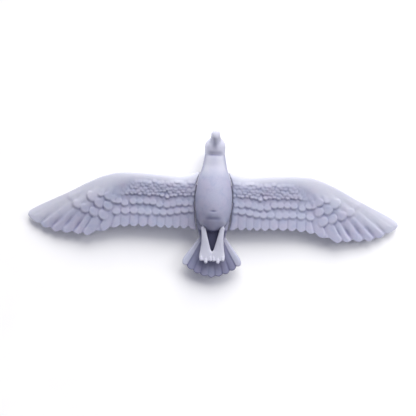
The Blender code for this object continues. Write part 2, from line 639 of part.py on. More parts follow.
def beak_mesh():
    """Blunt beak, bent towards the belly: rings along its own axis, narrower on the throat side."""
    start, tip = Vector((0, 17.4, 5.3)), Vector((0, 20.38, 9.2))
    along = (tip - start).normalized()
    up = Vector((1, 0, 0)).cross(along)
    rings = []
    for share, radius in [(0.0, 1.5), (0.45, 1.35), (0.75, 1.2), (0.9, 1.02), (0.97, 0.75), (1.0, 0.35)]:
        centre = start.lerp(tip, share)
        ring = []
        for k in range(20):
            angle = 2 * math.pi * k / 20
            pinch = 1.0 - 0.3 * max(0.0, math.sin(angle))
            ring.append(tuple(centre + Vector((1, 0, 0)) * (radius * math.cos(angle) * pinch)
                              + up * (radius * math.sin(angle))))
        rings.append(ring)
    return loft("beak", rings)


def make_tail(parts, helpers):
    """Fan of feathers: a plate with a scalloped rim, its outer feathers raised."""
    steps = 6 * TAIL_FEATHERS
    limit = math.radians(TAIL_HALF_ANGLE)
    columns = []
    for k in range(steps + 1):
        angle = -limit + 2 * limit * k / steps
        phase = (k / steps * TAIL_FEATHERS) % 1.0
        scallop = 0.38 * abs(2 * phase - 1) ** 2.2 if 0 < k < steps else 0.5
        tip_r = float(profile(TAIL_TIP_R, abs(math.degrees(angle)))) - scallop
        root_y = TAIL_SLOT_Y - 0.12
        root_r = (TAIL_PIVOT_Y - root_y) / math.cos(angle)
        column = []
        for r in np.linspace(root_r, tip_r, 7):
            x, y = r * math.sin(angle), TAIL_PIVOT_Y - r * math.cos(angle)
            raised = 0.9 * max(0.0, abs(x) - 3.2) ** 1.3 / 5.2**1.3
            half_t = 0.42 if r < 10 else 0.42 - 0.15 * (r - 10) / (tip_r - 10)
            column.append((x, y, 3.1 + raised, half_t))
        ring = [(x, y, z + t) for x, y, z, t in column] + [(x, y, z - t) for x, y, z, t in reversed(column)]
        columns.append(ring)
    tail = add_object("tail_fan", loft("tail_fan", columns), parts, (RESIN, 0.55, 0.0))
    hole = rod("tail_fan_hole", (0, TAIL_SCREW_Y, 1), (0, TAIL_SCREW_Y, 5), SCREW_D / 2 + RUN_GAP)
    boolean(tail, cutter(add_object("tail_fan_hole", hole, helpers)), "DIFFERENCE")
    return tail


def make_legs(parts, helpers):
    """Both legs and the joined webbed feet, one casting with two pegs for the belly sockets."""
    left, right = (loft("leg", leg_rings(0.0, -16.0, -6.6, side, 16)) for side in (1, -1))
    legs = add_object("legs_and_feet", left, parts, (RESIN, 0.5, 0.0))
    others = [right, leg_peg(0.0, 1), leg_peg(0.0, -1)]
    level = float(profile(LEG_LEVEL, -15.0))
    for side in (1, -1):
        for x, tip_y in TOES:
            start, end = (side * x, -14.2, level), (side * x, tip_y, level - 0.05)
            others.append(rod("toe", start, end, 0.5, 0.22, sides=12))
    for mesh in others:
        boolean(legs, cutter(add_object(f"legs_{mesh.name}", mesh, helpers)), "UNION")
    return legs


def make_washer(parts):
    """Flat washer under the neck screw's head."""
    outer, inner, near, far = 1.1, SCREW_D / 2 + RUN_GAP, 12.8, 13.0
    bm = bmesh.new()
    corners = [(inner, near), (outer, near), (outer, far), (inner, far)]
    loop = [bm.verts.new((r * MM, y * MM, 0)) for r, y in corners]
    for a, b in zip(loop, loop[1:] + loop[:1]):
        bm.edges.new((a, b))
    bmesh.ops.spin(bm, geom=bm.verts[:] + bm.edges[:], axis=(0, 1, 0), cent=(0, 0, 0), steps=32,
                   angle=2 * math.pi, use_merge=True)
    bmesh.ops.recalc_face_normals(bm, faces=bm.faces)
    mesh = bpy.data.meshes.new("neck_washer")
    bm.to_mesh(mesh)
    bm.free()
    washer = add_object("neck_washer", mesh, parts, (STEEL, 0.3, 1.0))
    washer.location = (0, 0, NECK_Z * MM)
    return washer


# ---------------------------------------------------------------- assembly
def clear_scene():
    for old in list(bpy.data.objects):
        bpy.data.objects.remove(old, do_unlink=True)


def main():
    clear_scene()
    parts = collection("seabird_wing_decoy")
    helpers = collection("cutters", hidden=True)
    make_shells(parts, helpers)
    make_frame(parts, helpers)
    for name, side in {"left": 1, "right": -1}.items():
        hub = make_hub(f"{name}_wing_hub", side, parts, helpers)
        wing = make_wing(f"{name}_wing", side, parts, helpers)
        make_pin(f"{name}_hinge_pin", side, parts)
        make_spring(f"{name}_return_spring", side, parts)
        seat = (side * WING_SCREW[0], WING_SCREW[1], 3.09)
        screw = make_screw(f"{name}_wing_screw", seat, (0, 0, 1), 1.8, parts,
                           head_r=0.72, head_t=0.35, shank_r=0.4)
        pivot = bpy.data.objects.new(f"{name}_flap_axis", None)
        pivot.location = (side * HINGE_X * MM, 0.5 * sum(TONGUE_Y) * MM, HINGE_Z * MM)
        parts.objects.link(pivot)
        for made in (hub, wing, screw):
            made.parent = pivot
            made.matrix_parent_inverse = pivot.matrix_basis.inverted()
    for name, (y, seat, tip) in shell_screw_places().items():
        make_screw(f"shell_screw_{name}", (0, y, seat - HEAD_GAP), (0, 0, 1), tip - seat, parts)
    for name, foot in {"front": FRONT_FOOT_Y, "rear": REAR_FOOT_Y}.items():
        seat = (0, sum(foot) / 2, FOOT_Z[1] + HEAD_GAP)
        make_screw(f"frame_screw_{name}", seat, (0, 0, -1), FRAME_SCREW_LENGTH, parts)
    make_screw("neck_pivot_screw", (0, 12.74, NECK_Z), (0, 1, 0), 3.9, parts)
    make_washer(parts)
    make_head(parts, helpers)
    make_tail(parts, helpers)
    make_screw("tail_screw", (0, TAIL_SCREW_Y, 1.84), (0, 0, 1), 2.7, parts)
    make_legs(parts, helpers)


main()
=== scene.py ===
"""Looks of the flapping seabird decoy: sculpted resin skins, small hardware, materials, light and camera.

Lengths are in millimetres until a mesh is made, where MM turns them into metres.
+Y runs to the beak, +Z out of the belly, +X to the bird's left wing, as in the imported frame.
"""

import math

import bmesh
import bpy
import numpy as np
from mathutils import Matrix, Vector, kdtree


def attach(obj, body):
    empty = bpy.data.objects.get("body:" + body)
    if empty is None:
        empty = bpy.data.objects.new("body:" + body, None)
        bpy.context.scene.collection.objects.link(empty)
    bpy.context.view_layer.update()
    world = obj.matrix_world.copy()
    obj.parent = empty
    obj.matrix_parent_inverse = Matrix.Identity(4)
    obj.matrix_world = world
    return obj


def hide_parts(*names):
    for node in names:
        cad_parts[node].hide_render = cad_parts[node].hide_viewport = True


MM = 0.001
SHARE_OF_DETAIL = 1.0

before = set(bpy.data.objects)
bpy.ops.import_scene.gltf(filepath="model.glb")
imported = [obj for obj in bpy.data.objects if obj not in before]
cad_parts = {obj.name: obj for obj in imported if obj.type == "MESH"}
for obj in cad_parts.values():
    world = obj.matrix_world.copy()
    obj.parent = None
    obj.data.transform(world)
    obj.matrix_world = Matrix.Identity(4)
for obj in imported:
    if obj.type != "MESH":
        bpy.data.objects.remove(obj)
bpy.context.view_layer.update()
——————
The first line to be transcribed is the one containing "0), 3.9, parts)", and the last is the one containing "bpy.data.objects.remove(obj)". Transcribe exactly those lines and nothing else.

    make_screw("neck_pivot_screw", (0, 12.74, NECK_Z), (0, 1, 0), 3.9, parts)
    make_washer(parts)
    make_head(parts, helpers)
    make_tail(parts, helpers)
    make_screw("tail_screw", (0, TAIL_SCREW_Y, 1.84), (0, 0, 1), 2.7, parts)
    make_legs(parts, helpers)


main()
=== scene.py ===
"""Looks of the flapping seabird decoy: sculpted resin skins, small hardware, materials, light and camera.

Lengths are in millimetres until a mesh is made, where MM turns them into metres.
+Y runs to the beak, +Z out of the belly, +X to the bird's left wing, as in the imported frame.
"""

import math

import bmesh
import bpy
import numpy as np
from mathutils import Matrix, Vector, kdtree


def attach(obj, body):
    empty = bpy.data.objects.get("body:" + body)
    if empty is None:
        empty = bpy.data.objects.new("body:" + body, None)
        bpy.context.scene.collection.objects.link(empty)
    bpy.context.view_layer.update()
    world = obj.matrix_world.copy()
    obj.parent = empty
    obj.matrix_parent_inverse = Matrix.Identity(4)
    obj.matrix_world = world
    return obj


def hide_parts(*names):
    for node in names:
        cad_parts[node].hide_render = cad_parts[node].hide_viewport = True


MM = 0.001
SHARE_OF_DETAIL = 1.0

before = set(bpy.data.objects)
bpy.ops.import_scene.gltf(filepath="model.glb")
imported = [obj for obj in bpy.data.objects if obj not in before]
cad_parts = {obj.name: obj for obj in imported if obj.type == "MESH"}
for obj in cad_parts.values():
    world = obj.matrix_world.copy()
    obj.parent = None
    obj.data.transform(world)
    obj.matrix_world = Matrix.Identity(4)
for obj in imported:
    if obj.type != "MESH":
        bpy.data.objects.remove(obj)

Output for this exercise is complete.